There's a reason so many companies have caught the sentimental bug: there is some evidence that these types of heartwarming campaigns can actually pay off. After Toronto-Dominion Bank surprised customers last year with a talking ATM – thanking them for their business with a variety of gifts – its research showed that 95 per cent of its customers said they would be likely to do more business with TD going forward.

And when WestJet surprised Christmas travelers with a Santa who brought their wish lists to life, it saw visits to its website double, and airline bookings during the campaign period shot up 77 per cent. Anything that can convince millions of people to sit through a 5-minute ad is bound to be emulated.

A bit of that halo effect is clearly what Tim Hortons is going for here.

The chain has had some success with less emotional marketing stunts, too. Last year, it introduced a new dark roast coffee to customers by surprising them with a "dark store," painted black with the lights off – where they could sample the coffee without seeing it.
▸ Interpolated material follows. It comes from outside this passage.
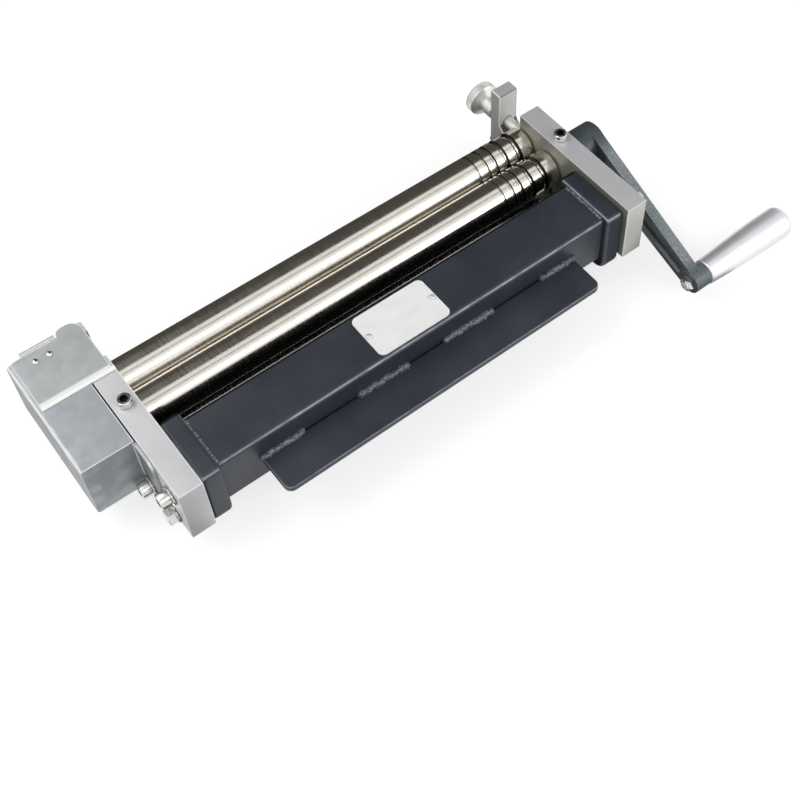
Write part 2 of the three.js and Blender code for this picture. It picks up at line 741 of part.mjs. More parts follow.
// Foot: the front wall carries on to the end plate and is bent to lie flat on it
function coverFoot() {
  const face = -plateOuterX - seat;
  const tip = coverFrontY - footLength;
  const top = plateTop - footDrop;
  const strip = filleted([
    [coverRightX - 2, coverFrontY], [face - sheet, coverFrontY, 0.8], [face - sheet, tip], [face, tip],
    [face, coverFrontY + sheet, 0.8 + sheet], [coverRightX - 2, coverFrontY + sheet]]);
  const rounded = filleted([
    [tip, coverBottomZ, 2], [coverFrontY + 2 * sheet, coverBottomZ],
    [coverFrontY + 2 * sheet, top], [tip, top, footCorner]]);
  const band = extruded(strip, coverBottomZ, top, null, 3)
    .intersect(extruded(rounded, coverRightX - 2 * sheet, face + 1, alongX, 6));
  const [holeY, holeZ] = footScrew;
  const hole = rod(face - 2 * sheet, face + 1, frameScrewRadius + seat, 16, latheX);
  return cut(band, moved(hole, 0, holeY, holeZ));
}

// Lid hinge: the pin lies low behind the cover's back wall, so that the lid's ear swings
// clear of the end plate's horn
const hingeY = coverBackY + seat + hingeRadius;
const hingeZ = lidBottomZ - hingeDrop;
const hingeRightX = coverRightX - 1;
const hingeLeftX = hingeRightX - hingeLength;

// Three knuckles: the lid's leaf has the middle one, as long as the fixed leaf's two together
function knuckleSpan(index) {
  const quarter = (hingeLength - 2 * knuckleGap) / 4;
  return [
    [hingeLeftX, hingeLeftX + quarter],
    [hingeLeftX + quarter + knuckleGap, hingeRightX - quarter - knuckleGap],
    [hingeRightX - quarter, hingeRightX]][index];
}

function knuckle(index) {
  const [from, to] = knuckleSpan(index);
  return moved(ring(from, to, hingePinRadius + running, hingeRadius, 20, latheX), 0, hingeY, hingeZ);
}

function clearKnuckle(index) {
  const [from, to] = knuckleSpan(index);
  const room = rod(from - knuckleGap, to + knuckleGap, hingeRadius + running, 20, latheX);
  return moved(room, 0, hingeY, hingeZ);
}

const pinDrill = moved(
  rod(hingeLeftX - 1, hingeRightX + 1, hingePinRadius + running, 20, latheX), 0, hingeY, hingeZ);

function fixedLeaf() {
  const front = hingeY - hingeRadius;
  const leaf = box(hingeLeftX, hingeRightX, front, front + hingeLeaf, hingeZ - fixedLeafReach, hingeZ);
  return cut(join(cut(leaf, clearKnuckle(1)), knuckle(0), knuckle(2)), pinDrill);
}

function lidLeaf() {
  const top = lidBottomZ - seat;
  const leaf = box(hingeLeftX, hingeRightX, hingeY - lidLeafReach, hingeY, top - hingeLeaf, top);
  const body = join(cut(leaf, clearKnuckle(0), clearKnuckle(2)), knuckle(1));
  const holes = lidRivetPlaces().map(([x, y]) =>
    moved(rod(top - 2 * hingeLeaf, top + 1, rivetRadius + seat, 12, latheZ), x, y, 0));
  return cut(body, pinDrill, ...holes);
}

function lidRivetPlaces() {
  const y = hingeY - lidRivetBack;
  const middle = (hingeLeftX + hingeRightX) / 2 - 1.5;
  return [[middle - lidRivetPitch / 2, y], [middle + lidRivetPitch / 2, y]];
}

function coverLid() {
  const left = coverLeftX + lidInset;
  const right = -plateOuterX + lidOverPlate;
  const earLeft = hingeRightX + seat;
  const earBack = plateDepth + earReach;
  const back = hingeY - hingeRadius - 0.4;
  const outline = filleted([
    [left, lidFrontY], [right, lidFrontY], [right, earBack, earCorner], [earLeft, earBack, earInnerCorner],
    [earLeft, back], [left, back, 2]]);
  const top = lidBottomZ + lidSheet;
  const panel = extruded(outline, lidBottomZ, top, null, 6);
  const lip = new THREE.Shape();
  lip.moveTo(lidBottomZ, 0);
  lip.absarc(lidBottomZ, lidLip / 2, lidLip / 2, -Math.PI / 2, Math.PI / 2, false);
  lip.closePath();
  const hem = moved(extruded(lip, left, right + 1.5, new THREE.Matrix4().makeBasis(
    new THREE.Vector3(0, 0, 1), new THREE.Vector3(0, -1, 0), new THREE.Vector3(1, 0, 0)), 6),
  0, lidFrontY + lidLip, 0);
  const holes = lidRivetPlaces().map(([x, y]) =>
    moved(rod(lidBottomZ - 1, top + 1, rivetRadius + seat, 12, latheZ), x, y, 0));
  return cut(join(panel, hem), ...holes);
}

function lidRivet([x, y]) {
  const level = lidBottomZ + lidSheet;
  return moved(rivet(level, lidSheet + seat + hingeLeaf + seat), x, y, 0);
}

piece("gear_cover", gearCover(), zincSheet);
piece("hinge_leaf_fixed", fixedLeaf(), zincSheet);
piece("hinge_pin", rod(hingeLeftX + 0.4, hingeRightX - 0.4, hingePinRadius, 16, latheX), brightSteel)
  .position.set(0, hingeY, hingeZ);
piece("cover_lid", coverLid(), zincSheet);
piece("hinge_leaf_lid", lidLeaf(), zincSheet);
lidRivetPlaces().forEach((place, i) =>
  piece(`lid_rivet_${sides[i][0]}`, lidRivet(place), brightSteel));

// Crank: cast arm with a recessed web on both faces, and a tapered handle free on its spindle

function taperOutline(hubWidth, bossWidth, from, to) {
  return filleted([
    [-from, -hubWidth], [-from, hubWidth], [-to, bossWidth], [-to, -bossWidth]]);
}

function crankArm() {
  const hub = rod(0, hubLength, hubRadius, 32, latheX);
  const bossEnd = bossInner + bossLength;
  const boss = moved(rod(bossInner, bossEnd, bossRadius, 24, latheX), 0, -crankReach, 0);
  const inner = hubLength - armThick;
  const shear = new THREE.Matrix4().set(
    1, armSlant / crankReach, 0, 0, 0, 1, 0, 0, 0, 0, 1, 0, 0, 0, 0, 1);
  const slanted = (shape, from, to) => {
    const geometry = new THREE.ExtrudeGeometry(shape, {
      depth: to - from, bevelEnabled: false, curveSegments: 3,
    });
    geometry.translate(0, 0, from);
    geometry.applyMatrix4(alongX);
    geometry.applyMatrix4(shear);
    return solid(geometry);
  };
  const arm = slanted(taperOutline(armHubWidth, armBossWidth, 0, crankReach), inner, hubLength);
  const pocketStart = hubRadius + 2.5;
  const pocketEnd = crankReach - bossRadius - 2;
  const widthAt = (reach) => armHubWidth + (armBossWidth - armHubWidth) * (reach / crankReach) - webRim;
  const pocket = filleted([
    [-pocketEnd, -widthAt(pocketEnd), 2], [-pocketStart, -widthAt(pocketStart), 4],
    [-pocketStart, widthAt(pocketStart), 4], [-pocketEnd, widthAt(pocketEnd), 2]]);
  const webFrom = inner + (armThick - webThick) / 2;
  const bore = cut(rod(-1, hubLength + 1, crankShaft + seat, 24, latheX),
    box(-2, hubLength + 2, -2 * crankShaft, 2 * crankShaft, shaftFlat + seat, 2 * crankShaft));
  return cut(join(arm, hub, boss),
    slanted(pocket, inner - 4, webFrom), slanted(pocket, webFrom + webThick, hubLength + 4), bore,
    rod(hubLength - crankSink, hubLength + 1, crankWasher + 2 * seat, 24, latheX),
    moved(rod(bossInner - 1, bossEnd + 1, spindleRadius + seat, 24, latheX), 0, -crankReach, 0));
}

const crankGroup = new THREE.Group();
crankGroup.position.set(hubX, driveY, axisZ);
crankGroup.rotation.x = crankAngle;
machine.add(crankGroup);
piece("crank_arm", crankArm(), greenPaint, crankGroup);

// The crank is held on by a washer and a bolt in the end of the drive roll's shaft
const crankWasherX = hubLength - crankSink + seat + washerThick;
piece("crank_washer",
  ring(crankWasherX - washerThick, crankWasherX, crankBoltRadius + seat, crankWasher, 24, latheX),
  brightSteel, crankGroup);
piece("crank_bolt",
  moved(hexBolt(crankBoltDepth + washerThick), crankWasherX + seat, 0, 0), brightSteel, crankGroup);

// Handle parts: local X starts at the handle's inner end, on the handle's axis

const counterbore = spindleHeadHeight + 2;

function crankHandle() {
  const bore = spindleRadius + running;
  const sink = spindleHead + running + 0.3;
  const end = handleLength;
  const straight = end - handleRound;
  const large = handleRadii[handleRadii.length - 1];
  const steps = handleRadii.length - 1;
  const side = handleRadii.slice(1).map((radius, i) => [straight * (i + 1) / steps, radius]);
  const nose = [];
  for (let step = 1; step <= 4; step++) {
    const angle = (Math.PI / 2) * (step / 4);
    nose.push([straight + handleRound * Math.sin(angle),
      large - handleRound * 0.6 * (1 - Math.cos(angle))]);
  }
  return turned([
    [0, bore], [0, handleRadii[0] - 0.6], [0.6, handleRadii[0]], ...side, ...nose,
    [end, sink], [end - counterbore, sink], [end - counterbore, bore], [0, bore]], 24, latheX);
}

function handleSpindle() {
  const head = handleLength - counterbore + seat;
  const tip = -seat - bossLength - seat - spindleNutHeight - spindleTip;
  const body = turned([
    [tip, 0], [tip, spindleRadius - 0.6], [tip + 0.6, spindleRadius], [head, spindleRadius],
    [head, spindleHead], [head + spindleHeadHeight, spindleHead],
    [head + spindleHeadHeight, 0]], 24, latheX);
  const socket = extruded(hexagon(6), head + 1.5, head + spindleHeadHeight + 1, alongX);
  return cut(body, socket);
}

function spindleNut() {
  const from = -seat - bossLength - seat - spindleNutHeight;
  return hexNut(from, spindleNutHeight, spindleNutAcross, spindleRadius);
}

const handleGroup = new THREE.Group();
handleGroup.position.set(handleX, handleY, handleZ);
machine.add(handleGroup);
piece("crank_handle", crankHandle(), aluminium, handleGroup);
piece("handle_spindle", handleSpindle(), brightSteel, handleGroup);
piece("spindle_nut", spindleNut(), brightSteel, handleGroup);

// The origin goes to the middle of the flange's underside, where a vise takes hold
machine.position.set(0, flangeReach / 2 - tubeFrontY, flangeThick - flangeTopZ);
const part = new THREE.Group();
part.name = "slip_roll";
part.add(machine);

export default part;
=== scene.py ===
# %% [markdown]
# # A bench slip roll machine
#
# This small machine rolls sheet metal and wire into curves. Two steel rolls are driven by a
# crank and a pair of gears, and a third roll below them bends what comes through. This lesson
# loads the machine's plain solids, remodels the pieces that a turner, a welder or a sheet
# metal worker would have shaped, and gives every piece the finish of the real metal.

# %% Load the machine
import json
import math
import random

import bpy
from mathutils import Matrix, Vector


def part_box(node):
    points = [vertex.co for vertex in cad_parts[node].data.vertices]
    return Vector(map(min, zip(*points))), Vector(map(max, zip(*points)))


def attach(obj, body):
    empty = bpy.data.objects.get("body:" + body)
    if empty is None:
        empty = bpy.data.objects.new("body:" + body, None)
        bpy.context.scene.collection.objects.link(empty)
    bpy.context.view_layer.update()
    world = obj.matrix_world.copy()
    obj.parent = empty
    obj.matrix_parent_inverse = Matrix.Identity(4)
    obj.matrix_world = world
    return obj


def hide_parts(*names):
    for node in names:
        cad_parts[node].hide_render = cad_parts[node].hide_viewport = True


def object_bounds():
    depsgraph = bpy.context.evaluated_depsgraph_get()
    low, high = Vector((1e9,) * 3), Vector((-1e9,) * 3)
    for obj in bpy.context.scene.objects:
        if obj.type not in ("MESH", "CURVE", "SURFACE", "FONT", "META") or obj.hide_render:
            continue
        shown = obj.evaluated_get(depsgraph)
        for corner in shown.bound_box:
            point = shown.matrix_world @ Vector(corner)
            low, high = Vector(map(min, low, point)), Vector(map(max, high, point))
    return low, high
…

The company has attributed an extra $30-million in brewed coffee sales to the exposure from the campaign.

In addition to the video, locations across the country will be handing out $5 Tim Hortons gift cards, "while encouraging guests to pay it forward." The campaign is piggy-backing on "Giving Tuesday," which is itself a marketing campaign on behalf of the charitable sector, encouraging people to give philanthropic donations after the consumer frenzy of the Black Friday shopping weekend.